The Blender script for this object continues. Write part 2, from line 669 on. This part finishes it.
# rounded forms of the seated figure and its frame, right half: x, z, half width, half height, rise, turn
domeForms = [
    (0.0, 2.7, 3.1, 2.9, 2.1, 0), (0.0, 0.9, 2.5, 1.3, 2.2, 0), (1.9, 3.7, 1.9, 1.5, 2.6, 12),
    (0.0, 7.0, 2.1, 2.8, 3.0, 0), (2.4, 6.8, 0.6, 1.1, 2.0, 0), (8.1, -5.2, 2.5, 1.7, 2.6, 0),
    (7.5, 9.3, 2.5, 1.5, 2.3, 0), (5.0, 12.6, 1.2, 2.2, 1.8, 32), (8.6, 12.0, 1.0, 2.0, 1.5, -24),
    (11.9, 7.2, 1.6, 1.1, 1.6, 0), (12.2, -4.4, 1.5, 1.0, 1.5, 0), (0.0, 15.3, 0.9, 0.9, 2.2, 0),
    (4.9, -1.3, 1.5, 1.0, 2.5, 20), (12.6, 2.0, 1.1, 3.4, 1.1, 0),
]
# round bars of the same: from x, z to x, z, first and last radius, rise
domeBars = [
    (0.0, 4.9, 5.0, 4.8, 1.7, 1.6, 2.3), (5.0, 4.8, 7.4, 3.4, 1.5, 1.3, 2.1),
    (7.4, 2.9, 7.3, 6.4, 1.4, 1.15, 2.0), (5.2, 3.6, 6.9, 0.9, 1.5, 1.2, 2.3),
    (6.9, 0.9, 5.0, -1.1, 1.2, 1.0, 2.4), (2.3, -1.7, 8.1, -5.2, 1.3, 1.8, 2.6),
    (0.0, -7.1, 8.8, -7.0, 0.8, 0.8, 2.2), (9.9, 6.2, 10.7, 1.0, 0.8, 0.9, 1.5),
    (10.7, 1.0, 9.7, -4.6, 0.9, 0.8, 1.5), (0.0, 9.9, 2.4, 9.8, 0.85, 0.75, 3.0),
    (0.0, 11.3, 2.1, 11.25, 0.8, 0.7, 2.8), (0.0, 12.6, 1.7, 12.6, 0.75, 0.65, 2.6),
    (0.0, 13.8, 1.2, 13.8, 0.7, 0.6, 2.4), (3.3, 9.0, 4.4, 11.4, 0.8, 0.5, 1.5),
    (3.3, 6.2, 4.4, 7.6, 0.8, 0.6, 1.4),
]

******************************

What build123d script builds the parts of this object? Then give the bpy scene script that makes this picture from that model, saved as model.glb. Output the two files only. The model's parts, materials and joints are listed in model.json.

******************************

THE REQUEST –
Write out every line of the preceding listing that contains "script".

EXERCISE RESULT –
The Blender script for this object continues. Write part 2, from line 669 on. This part finishes it.
What build123d script builds the parts of this object? Then give the bpy scene script that makes this picture from that model, saved as model.glb. Output the two files only. The model's parts, materials and joints are listed in model.json.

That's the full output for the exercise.